Contrôler les importations ne serait pas une bonne politique à l’heure actuelle, car le commerce international est régie par le jeu de l’offre et de la demande des produits (exportations et importations), contrôler les importations suppose avoir dans le pays un tissu industriel productif qui peut pallier le besoin de produits étrangers dans des domaines bien précis. Dans le cas de la Guinée, il ya une très forte demande de consommation de produits étrangers, vouloir empêcher les importations maintenant, c’est condamner le peuple à l’agonie à travers la faim. Bien sûr que l’idéal serait que les exportations soient supérieures aux importations pour dégager une balance commerciale positive, synonyme de richesse pour le pays. Les autorités actuelles doivent mettre sur pied des politiques de nature à nous permettre de nous passer de certains produits étrangers comme le riz et autres denrées à long terme. Restaurer le tissu industriel productif créé par le PDA RDA et vandalisé par le CMRN.
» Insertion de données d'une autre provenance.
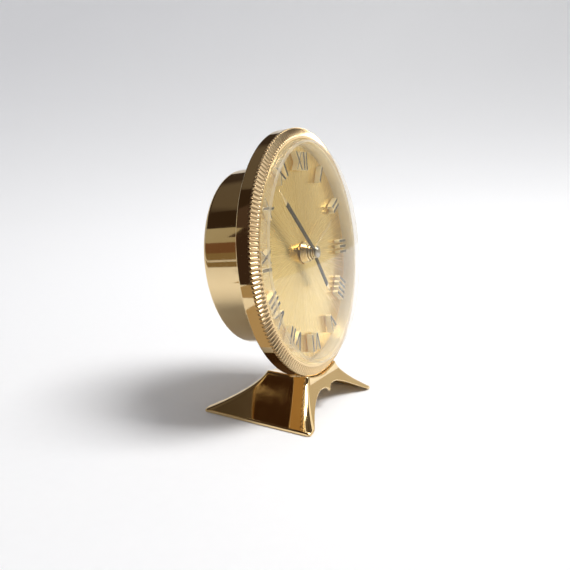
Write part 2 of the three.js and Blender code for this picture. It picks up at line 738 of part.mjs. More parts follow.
// ---------------------------------------------------------------- going train

const centreTeeth = [14, 14.6];
add('centre_arbor', rod(PIPES.arbor, MINUTE_HAND[0] - 0.1, ARBOR_END, 8), steel);
add('centre_wheel', cut(
  joined(plate(gearShape(CENTRE_WHEEL.teeth, CENTRE_WHEEL.radius), ...centreTeeth),
    plate(gearShape(CENTRE_PINION.teeth, CENTRE_PINION.radius, centrePinionPhase), 12, 14.3)),
  rod(PIPES.arbor + GAP, ...THROUGH, 8),
), movementBrass);

const thirdPhase = meshing(CENTRE_WHEEL.teeth, 0, clockAngle(CENTRE, THIRD), THIRD_PINION.teeth);
add('third_wheel', joined(
  plate(gearShape(THIRD_PINION.teeth, THIRD_PINION.radius, thirdPhase), 13.7, 14.9),
  plate(gearShape(THIRD_WHEEL.teeth, THIRD_WHEEL.radius), 9, 9.5),
  arborWithPivots(0.4),
), movementBrass, THIRD);

const fourthPhase = meshing(THIRD_WHEEL.teeth, 0, clockAngle(THIRD, FOURTH), FOURTH_PINION.teeth);
add('fourth_wheel', joined(
  plate(gearShape(FOURTH_PINION.teeth, FOURTH_PINION.radius, fourthPhase), 8.7, 9.8),
  plate(gearShape(FOURTH_WHEEL.teeth, FOURTH_WHEEL.radius), 10.6, 11.1),
  arborWithPivots(0.4),
), movementBrass, FOURTH);

// Pointed teeth that lean in the direction of turning.
function ratchetShape(teeth, outer, depth) {
  const pitch = 2 * Math.PI / teeth;
  const points = [];
  for (let k = 0; k < teeth; k++) {
    points.push(towards(outer - depth, (k - 0.35) * pitch));
    points.push(towards(outer, k * pitch));
  }
  return polygon(points);
}

const escapeLayer = [12.4, 12.8];
const escapePhase = meshing(FOURTH_WHEEL.teeth, 0, clockAngle(FOURTH, ESCAPE), ESCAPE_PINION.teeth);
add('escape_wheel', joined(
  plate(gearShape(ESCAPE_PINION.teeth, ESCAPE_PINION.radius, escapePhase), 10.3, 11.4),
  plate(ratchetShape(15, ESCAPE_RADIUS, 0.9), ...escapeLayer),
  arborWithPivots(0.3),
), movementBrass, ESCAPE);

function arm(length, width) {
  return polygon([[-width / 2, 0], [width / 2, 0], [width / 2, length], [-width / 2, length]]);
}

// The lever points at the balance; its two pallets look back at the escape wheel.
add('pallet_fork', joined(
  plate(arm(3.9, 0.6), ...escapeLayer),
  plate(arm(1.1, 0.5), ...escapeLayer).rotateY(Math.PI - degrees(50)),
  plate(arm(1.1, 0.5), ...escapeLayer).rotateY(Math.PI + degrees(50)),
  arborWithPivots(0.35),
), steel, FORK, clockAngle(FORK, BALANCE));

const BALANCE_RIM = [4.4, 5.3];
const balanceLayer = [13.4, 14.2];
add('balance_wheel', joined(
  ring(...BALANCE_RIM, ...balanceLayer, 24),
  plate(arm(2 * BALANCE_RIM[0] + 0.6, 1), ...balanceLayer).translate(0, 0, -BALANCE_RIM[0] - 0.3),
  arborWithPivots(0.4, FRONT_PLATE[1] + GAP, 17.6),
), movementBrass, BALANCE, degrees(25));

add('hairspring', plate(spiral(1.1, 4.4, 3, 0.16, 12, degrees(-60)), 15, 15.4), springSteel, BALANCE);

// The cock bridges the window over the balance and carries the regulator's boss.
const cockLayer = [18.3, 19.1];
const cockBase = clockAngle(BALANCE, CENTRE);
const cockLength = 9.5;
const cockShape = polygon([[-1.6, -2], [1.6, -2], [2.6, cockLength], [-2.6, cockLength]]);
add('balance_cock', cut(
  joined(plate(cockShape, ...cockLayer), rod(2, ...cockLayer, 16), rod(0.9, cockLayer[0], 20, 12)),
  rod(PIVOT_HOLE, 18, 18.9, 8),
), movementBrass, BALANCE, cockBase);

const regulatorLayer = [19.4, 19.9];
add('regulator', cut(
  joined(
    rod(2, ...regulatorLayer, 16),
    plate(arm(REGULATOR_REACH + 0.6, 1), ...regulatorLayer),
    rod(0.4, regulatorLayer[0], 22.4, 8).translate(0, 0, REGULATOR_REACH),
  ),
  rod(1.25, 19, 21, 12),
), steel, BALANCE);

// ---------------------------------------------------------------- alarm train

add('alarm_escape_wheel', joined(
  plate(gearShape(ALARM_ESCAPE_PINION.teeth, ALARM_ESCAPE_PINION.radius, alarmPhase), 12, 13.5),
  plate(ratchetShape(13, 4, 1), 14, 14.5),
  arborWithPivots(0.4),
), movementBrass, ALARM_ESCAPE);

// A rocking lever: pallets by the alarm escape wheel, a long arm and a round head by the drum wall.
const hammerHead = [21.6, -2.6];
const hammerAngle = clockAngle(HAMMER, hammerHead);
const hammerLength = Math.hypot(hammerHead[0] - HAMMER[0], hammerHead[1] - HAMMER[1]);
add('alarm_hammer', joined(
  plate(arm(hammerLength, 0.8), 15.2, 15.8),
  rod(1.5, 13.6, 16.4, 14).translate(0, 0, hammerLength),
  arborWithPivots(0.4),
), steel, HAMMER, hammerAngle);

const BUTTON_TRAVEL = 1.2;
const buttonTip = REAR_PLATE[1] + GAP + BUTTON_TRAVEL;
add('alarm_stop_button', turned([
  [0, buttonTip], [1, buttonTip], [1, COVER_FACE + BUTTON_TRAVEL + GAP],
  [2.4, COVER_FACE + BUTTON_TRAVEL + GAP], [2.4, 24.4], [2, 24.9], [0, 25.1],
], 12), polishedBrass, STOP_BUTTON);

// ---------------------------------------------------------------- place on the table

// The origin is on the table, in the middle of the object's length and width.
object.updateMatrixWorld(true);
const middle = new THREE.Box3().setFromObject(object, true).getCenter(new THREE.Vector3());
for (const part of object.children) part.position.y -= middle.y;

export default object;
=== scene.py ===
"""The travel alarm clock's looks: fine turned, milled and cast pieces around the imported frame.

Pieces are drawn in the clock's own frame, in millimetres: X to the right, Y along the hands' axis
towards the back with 0 at the bezel's front edge, Z up the leaning case.
"""

import json
import math

import bpy
import numpy as np
from mathutils import Matrix, Vector
from mathutils.geometry import tessellate_polygon


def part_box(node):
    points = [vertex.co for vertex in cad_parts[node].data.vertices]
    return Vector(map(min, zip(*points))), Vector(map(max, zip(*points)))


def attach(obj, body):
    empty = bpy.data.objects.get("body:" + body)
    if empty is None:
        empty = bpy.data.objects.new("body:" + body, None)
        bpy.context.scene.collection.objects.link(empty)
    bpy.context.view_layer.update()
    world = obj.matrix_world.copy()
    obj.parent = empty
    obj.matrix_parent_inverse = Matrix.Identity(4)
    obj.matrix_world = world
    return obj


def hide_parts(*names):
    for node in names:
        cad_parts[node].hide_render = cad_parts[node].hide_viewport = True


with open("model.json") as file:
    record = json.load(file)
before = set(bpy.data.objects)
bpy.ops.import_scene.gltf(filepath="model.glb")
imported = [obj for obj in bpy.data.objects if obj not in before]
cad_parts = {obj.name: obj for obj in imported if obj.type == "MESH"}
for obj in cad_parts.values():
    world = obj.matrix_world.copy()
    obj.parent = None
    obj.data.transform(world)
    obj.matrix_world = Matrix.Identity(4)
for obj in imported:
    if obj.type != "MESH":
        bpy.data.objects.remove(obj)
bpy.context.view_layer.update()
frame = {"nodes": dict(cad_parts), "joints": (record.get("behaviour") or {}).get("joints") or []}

MM = 0.001
JOINTS = {joint["name"]: joint for joint in frame["joints"]}

# ---- camera

CAMERA_PLACE = Vector((-0.1824, -0.0863, 0.0715))
CAMERA_TARGET = Vector((-0.00333, 0.00094, 0.03757))
CAMERA_ROLL = math.radians(3.23)
CAMERA_LENS = 40.8
SENSOR = 36


def make_camera():
    """The camera at the rest view's place, rolled a little about its line of sight."""
    data = bpy.data.cameras.new("camera")
    data.lens = CAMERA_LENS
    data.sensor_width = SENSOR
    data.clip_start = 0.005
    camera = bpy.data.objects.new("camera", data)
    bpy.context.scene.collection.objects.link(camera)
    forward = (CAMERA_TARGET - CAMERA_PLACE).normalized()
    right = forward.cross(Vector((0, 0, 1))).normalized()
    up = right.cross(forward)
    across = right * math.cos(CAMERA_ROLL) + up * math.sin(CAMERA_ROLL)
    upwards = up * math.cos(CAMERA_ROLL) - right * math.sin(CAMERA_ROLL)
    turn = Matrix((across, upwards, -forward)).transposed().to_4x4()
    camera.matrix_world = Matrix.Translation(CAMERA_PLACE) @ turn
    bpy.context.scene.camera = camera


make_camera()
bpy.context.scene.view_settings.view_transform = "Standard"

# ---- the clock's own frame

HANDS_AXIS = Vector(JOINTS["minute_turn"]["axis"])
HANDS_PLACE = Vector(JOINTS["minute_turn"]["pos_m"])
TILT = math.atan2(-HANDS_AXIS.z, HANDS_AXIS.y)


def seat(place):
    """The clock's frame moved to a place, with millimetres turned into metres."""
    return Matrix.Translation(place) @ Matrix.Rotation(-TILT, 4, "X") @ Matrix.Scale(MM, 4)


CLOCK = seat(HANDS_PLACE)


def joint_place(name):
    """A joint's place in the clock's frame: (x, y, z) in millimetres."""
    return CLOCK.inverted() @ Vector(JOINTS[name]["pos_m"])


def span(node):
    """Lowest and highest corner of a CAD node in the clock's frame, in millimetres."""
    back = CLOCK.inverted()
    places = np.array([back @ vertex.co for vertex in frame["nodes"][node].data.vertices])
    return places.min(0), places.max(0)


# ---- mesh helpers


def add_piece(name, shape, materials, body="case", stands_for=(), place=CLOCK,
              flat=True):
    """A mesh made of (points, faces, face materials), placed and riding on its body."""
    points, faces, kinds = shape
    mesh = bpy.data.meshes.new(name)
    mesh.from_pydata([place @ Vector(point) for point in points], [], faces)
    for material in materials:
        mesh.materials.append(material)
    mesh.polygons.foreach_set("material_index", kinds)
    mesh.polygons.foreach_set("use_smooth", [True] * len(faces))
    mesh.update()
    piece = bpy.data.objects.new(name, mesh)
    bpy.context.scene.collection.objects.link(piece)
    if flat:
        weighted = piece.modifiers.new("flat faces stay flat", "WEIGHTED_NORMAL")
        weighted.weight = 50
    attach(piece, body)
    if stands_for:
        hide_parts(*stands_for)
    return piece


def merged(*shapes):
    """Several shapes in one mesh."""
    points, faces, kinds = [], [], []
    for more_points, more_faces, more_kinds in shapes:
        start = len(points)
        points += more_points
        faces += [tuple(corner + start for corner in face) for face in more_faces]
        kinds += more_kinds
    return points, faces, kinds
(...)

Oui, les importations ont aussi une part d’explication dans l’inflation (on parle d’ailleurs d’inflation importée) quand l’augmentation des prix des biens importés provoquent la hausse des coûts des produits semi-finis, ou produits finis et les matières premières. Mais, pour le cas de la Guinée, la cause essentielle de l’inflation est l’Etat. Voir les pages 19, 20 et 21 du document ci-joint. Il se fait tard, comme je n’ai pas de statiques fiables sous la main, il ne faut pas se hasarder à inventer des chiffres.

J’espère avoir élucidé vos interrogations, je me tiens à votre disposition pour toute question complémentaire.